Like traditional encryptions, there are two categories in predicate encryption. [9], [17] are symmetric predicate encryption schemes. [10], [11], [12], [13], [15], [16], [18] are asymmetric predicate encryption schemes. Generally speaking (but not absolutely), the symmetric predicate encryption can be used in secure cloud storage and the asymmetric predicate encryption can be used in encrypted mail search, biometric matching and credit card payment gateways.

In 2009, Shen et al.  [17] proposed the first symmetric predicate encryption scheme. Blundo et al.  [9] proposed another symmetric scheme which works in groups of a prime order. This scheme is more efficient than  [17] which is performed in the groups of a composed order.

In the category of asymmetric setting, Boneh and Waters  [10] proposed the conception and a basic construction of predicate encryption. In EUROCRYPT 2008, Katz et al.  [12] proposed the first predicate encryption scheme over ${\mathbb{Z}}_N$ which can support inner products, and therefore it can provide more complex queries. In the following year, Wei and Ye  [16] extended the construction of Katz et al.’s scheme and applied this extension to anonymous authentication. In ICALP 2008, Shi and Waters  [18] proposed the first hierarchical predicate encryption scheme, and Okamoto and Takashima  [15] proposed the second hierarchical scheme that can support inner products. Li et al. proposed a search mechanism for encrypted personal health records in  [19] which is based on the Okamoto–Takashima scheme  [15]. Li et al.’s scheme allows delegation and revocation of the search privilege. The method adds a time attribute in the indexes and privileges. However, there exists a problem in this method. The sender must actively update all corresponding personal health records and the indexes, or the revocation of search privileges will fail and users might be able to continue retrieving some personal health records. In 2008, the proposed scheme of Iovino and Persiano  [11] is the first construction which can be performed in the groups of a prime order, so it is more efficient than the other schemes performed in the groups of a composed order. In ASIACRYPT 2009, Katz and Yerukhimovich  [13] discussed the black-box constructions of predicate encryption based on trapdoor permutations. They showed both negative and positive results. In EUROCRYPT 2010, Lewko et al.  [14] proposed fully secure functional encryption schemes which include an attribute-based encryption scheme and a predicate encryption scheme for inner products. Compared with other predicate encryption schemes which are proven to be secure in the selective-attribute model, these two proposed schemes are proven to be secure in the standard model by using a new security proof technique named dual system encryption  [20], [21].
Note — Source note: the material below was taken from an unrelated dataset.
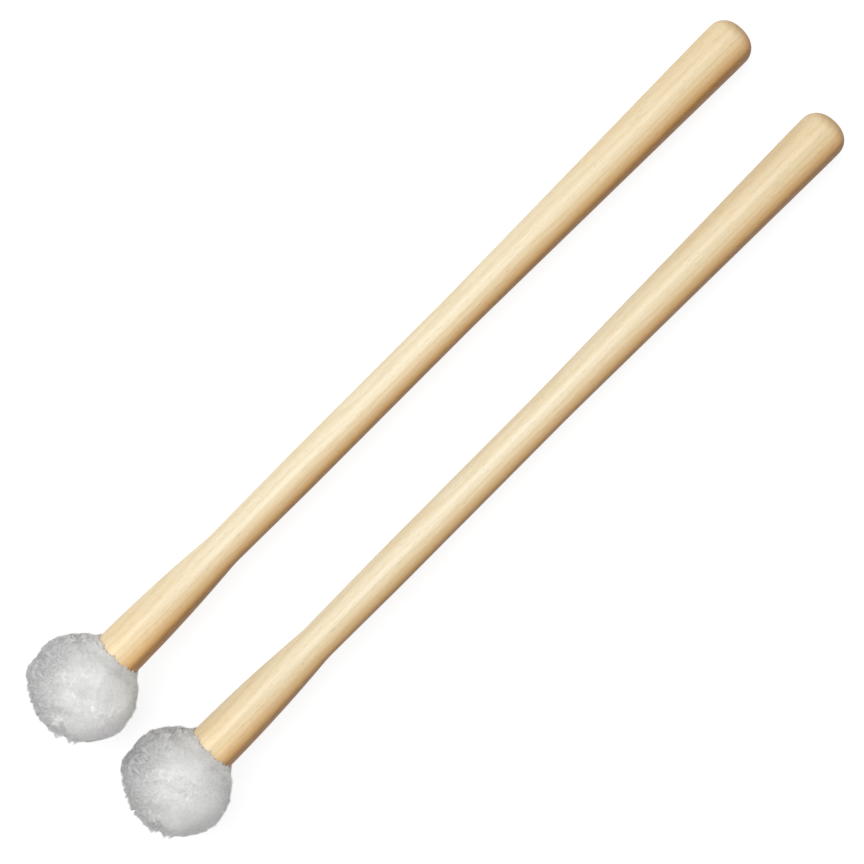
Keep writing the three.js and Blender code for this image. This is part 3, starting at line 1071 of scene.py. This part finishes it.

Contribution: current privacy preserving search schemes over encrypted cloud storage services do not provide effective revocation for search privileges. Aiming at symmetric predicate encryptions and cloud storage requirements, we propose controllable privacy preserving search in cloud storage. This scheme is based on  [9] whose efficiency is much better than  [17]. Our controllable privacy preserving search scheme has two new features. One is revocable delegated search which makes it possible for the secret key owner to control the lifetime of the delegation. The other is un-decryptable delegated search. Due to this feature, a delegated person cannot decrypt the returned matched ciphertexts even though he has the delegated privilege of search.